*** Extracted material ***
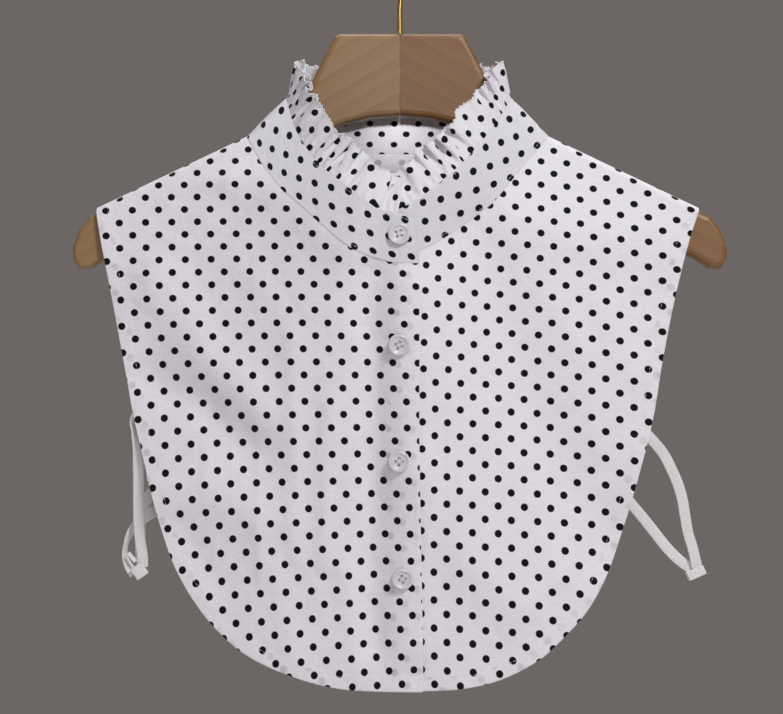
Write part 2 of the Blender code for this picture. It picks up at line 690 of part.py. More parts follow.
def hanger_half(name, side):
    """One board of the hanger, with its edges rounded except along the glued joint."""
    shape = bmesh.new()
    near = []
    far = []
    for x, z in hanger_outline():
        x = max(x, WOOD_JOINT_GAP / 2)
        near.append(shape.verts.new((side * x, -WOOD_THICK / 2, z)))
        far.append(shape.verts.new((side * x, WOOD_THICK / 2, z)))
    shape.faces.new(near)
    shape.faces.new(far[::-1])
    count = len(near)
    for k in range(count):
        after = (k + 1) % count
        shape.faces.new((near[after], near[k], far[k], far[after]))
    bmesh.ops.recalc_face_normals(shape, faces=shape.faces)
    joint = {near[0], near[-1], far[0], far[-1]}
    rims = []
    for edge in shape.edges:
        same_face = {v in near for v in edge.verts}
        if len(same_face) == 1 and not set(edge.verts) <= joint:
            rims.append(edge)
    bmesh.ops.bevel(shape, geom=rims, offset=WOOD_ROUND, segments=3, affect="EDGES", profile=0.5,
                    clamp_overlap=True)
    mesh = bpy.data.meshes.new(name)
    shape.to_mesh(mesh)
    shape.free()
    mesh.shade_smooth()
    mesh.set_sharp_from_angle(angle=math.radians(35))
    return add_object(name, mesh, BEECH)


def hook():
    """Brass wire: a straight stem that bends aside and goes round the rod's place with its top at the origin."""
    radius = HOOK_INNER_RADIUS + HOOK_WIRE / 2
    centre = -HOOK_INNER_RADIUS
    rows = [(0.0, WOOD_TOP + HOOK_SEAT), (0.0, -0.072), (0.0, -0.064), (0.0012, -0.056), (0.0060, -0.0470)]
    for k in range(15):
        angle = math.radians(-42 + k * 252 / 14)
        rows.append((radius * math.cos(angle), centre + radius * math.sin(angle)))
    curve = bpy.data.curves.new("hook", "CURVE")
    curve.dimensions = "3D"
    curve.bevel_depth = HOOK_WIRE / 2
    curve.bevel_resolution = 2
    curve.use_fill_caps = True
    points = smooth_rows(rows, 34)
    spline = curve.splines.new("POLY")
    spline.points.add(len(points) - 1)
    for target, (x, z) in zip(spline.points, points):
        target.co = (x, 0, z, 1)
    curve.materials.append(material("brass wire", *BRASS[1:]))
    made = bpy.data.objects.new("hook", curve)
    bpy.context.scene.collection.objects.link(made)
    return made


for old in list(bpy.data.objects):
    bpy.data.objects.remove(old)

front_panel("front_right", -1)
front_panel("front_left", 1)
back_panel()
placket()
collar_stand()
ruffle()
buttons()
strap("strap_right_front", STRAP_RIGHT_FRONT, 22, "front")
strap("strap_right_back", STRAP_RIGHT_BACK, 14, "back")
strap("strap_right_side", STRAP_RIGHT_SIDE, 18, "back")
strap("strap_right_tail", STRAP_RIGHT_TAIL, 4, width=ELASTIC_TAIL_WIDTH)
knot("knot_right", (-154.0, -2.5, -400.0), 4.3 * MM, 3.9 * MM, math.radians(35))
strap("strap_left_front", STRAP_LEFT_FRONT, 18, "front")
strap("strap_left_back", STRAP_LEFT_BACK, 14, "back")
knot("knot_left", (177.6, -2.3, -401.2), 5.8 * MM, 2.7 * MM, math.radians(24))
hanger_half("hanger_right", -1)
hanger_half("hanger_left", 1)
hook()
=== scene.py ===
"""Looks of a dotted cotton dickey with a ruffled stand collar, buttoned down the front, on a wooden hanger.

Lengths are metres, and the short tables give millimetres. +X is the wearer's left, -Y the front and +Z is up.
"""

import math

import bmesh
import bpy
import numpy as np
from mathutils import Matrix, Vector


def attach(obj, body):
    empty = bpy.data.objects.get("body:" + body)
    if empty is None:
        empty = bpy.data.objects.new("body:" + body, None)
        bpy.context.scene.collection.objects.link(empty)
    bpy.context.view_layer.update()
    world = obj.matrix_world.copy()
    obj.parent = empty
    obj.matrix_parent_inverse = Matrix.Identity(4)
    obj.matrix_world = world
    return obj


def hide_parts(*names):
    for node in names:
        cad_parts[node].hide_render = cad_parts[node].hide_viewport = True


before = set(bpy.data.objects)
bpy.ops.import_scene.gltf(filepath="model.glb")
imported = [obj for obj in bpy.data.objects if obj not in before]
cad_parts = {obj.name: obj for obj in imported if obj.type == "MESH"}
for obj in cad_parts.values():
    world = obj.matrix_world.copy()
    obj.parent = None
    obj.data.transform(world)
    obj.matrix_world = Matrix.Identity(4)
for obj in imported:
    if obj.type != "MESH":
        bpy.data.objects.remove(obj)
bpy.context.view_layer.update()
scene = bpy.context.scene
MM = 0.001


# Camera, light and floor
# A level camera stands 1.1 m in front of the cloth. A soft box lights it from the upper right, two wide ones
# fill its shadows, one from behind lifts the edges and a small spot lights only the cloth inside the neck.
# The studio is mid grey, and the floor is pale matt plaster.
CAMERA_PLACE = (-0.0050, -1.1037, -0.2724)
CAMERA_LENS_MM = 85
CAMERA_SENSOR_MM = 36
FLOOR_HEIGHT = -0.75
FLOOR_RADIUS = 1.25
STUDIO_GREY = "6c6765"


def linear(hex_colour):
    """An sRGB hex value as a linear colour with alpha."""
    values = [int(hex_colour[i:i + 2], 16) / 255 for i in (0, 2, 4)]
    return [v / 12.92 if v <= 0.04045 else ((v + 0.055) / 1.055) ** 2.4 for v in values] + [1.0]


def feed(tree, node, inputs):
    """Fills a node's inputs, each with a value, an output to link, or a node whose first output is linked."""
    for socket, value in inputs.items():
        if isinstance(value, bpy.types.Node):
            value = next(output for output in value.outputs if output.enabled)
        if isinstance(value, bpy.types.NodeSocket):
            tree.links.new(value, node.inputs[socket])
        else:
            node.inputs[socket].default_value = value


def add_node(tree, kind, inputs=None, **settings):
    """Adds a node with its settings and links."""
    node = tree.nodes.new(kind)
    for name, value in settings.items():
        setattr(node, name, value)
    feed(tree, node, inputs or {})
    return node


def new_material(name, **shader_values):
    made = bpy.data.materials.new(name)
    made.use_nodes = True
    shader = made.node_tree.nodes["Principled BSDF"]
    for socket, value in shader_values.items():
        shader.inputs[socket.replace("_", " ")].default_value = value
    return made, made.node_tree, shader


def add_object(name, mesh, material=None):
    made = bpy.data.objects.new(name, mesh)
    scene.collection.objects.link(made)
    if material:
        mesh.materials.append(material)
    return made


camera_data = bpy.data.cameras.new("camera")
camera_data.lens = CAMERA_LENS_MM
camera_data.sensor_width = CAMERA_SENSOR_MM
camera = add_object("camera", camera_data)
camera.location = CAMERA_PLACE
camera.rotation_euler = (math.radians(90), 0, 0)
scene.camera = camera
scene.view_settings.view_transform = "Standard"

# columns: name, place, size, power
LIGHTS = (
    ("key", (0.85, -1.60, 1.20), 0.45, 33),
    ("fill", (-1.70, -1.00, -0.60), 1.2, 3.5),
    ("front", (0.20, -1.90, 0.12), 0.5, 5),
    ("top", (0.00, 0.70, 1.30), 1.2, 18),
)
LIGHT_AIM = (0, 0, -0.30)
NECK_LIGHT_PLACE = (0.01, -0.95, -0.120)
NECK_LIGHT_AIM = (0.0, 0.035, -0.120)
NECK_LIGHT_POWER = 62
NECK_LIGHT_SPREAD = math.radians(4.2)
NECK_LIGHT_BLEND = 0.8
NECK_LIGHT_RADIUS = 0.03


def add_lamp(name, light, place, aim):
    lamp = add_object(name, light)
    lamp.location = place
    lamp.rotation_euler = (Vector(aim) - Vector(place)).to_track_quat("-Z", "Y").to_euler()
    return lamp


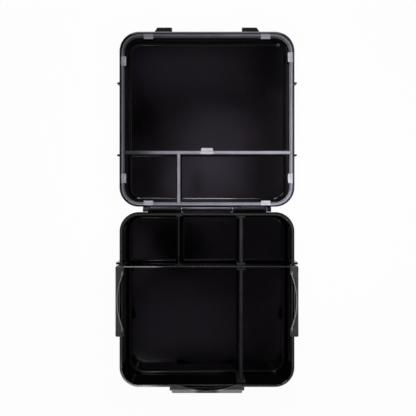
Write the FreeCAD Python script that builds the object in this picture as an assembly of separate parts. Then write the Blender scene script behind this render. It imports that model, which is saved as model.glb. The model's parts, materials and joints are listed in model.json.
***
▸ **Your task**
Reproduce exactly, and only, the lines from the one that contains "cad_parts[node].hide_render = cad_parts[node].hide_viewport" down to the one that contains "bpy.data.objects.remove(obj)", both ends included.

▸ **Result of this exercise**
        cad_parts[node].hide_render = cad_parts[node].hide_viewport = True


before = set(bpy.data.objects)
bpy.ops.import_scene.gltf(filepath="model.glb")
imported = [obj for obj in bpy.data.objects if obj not in before]
cad_parts = {obj.name: obj for obj in imported if obj.type == "MESH"}
for obj in cad_parts.values():
    world = obj.matrix_world.copy()
    obj.parent = None
    obj.data.transform(world)
    obj.matrix_world = Matrix.Identity(4)
for obj in imported:
    if obj.type != "MESH":
        bpy.data.objects.remove(obj)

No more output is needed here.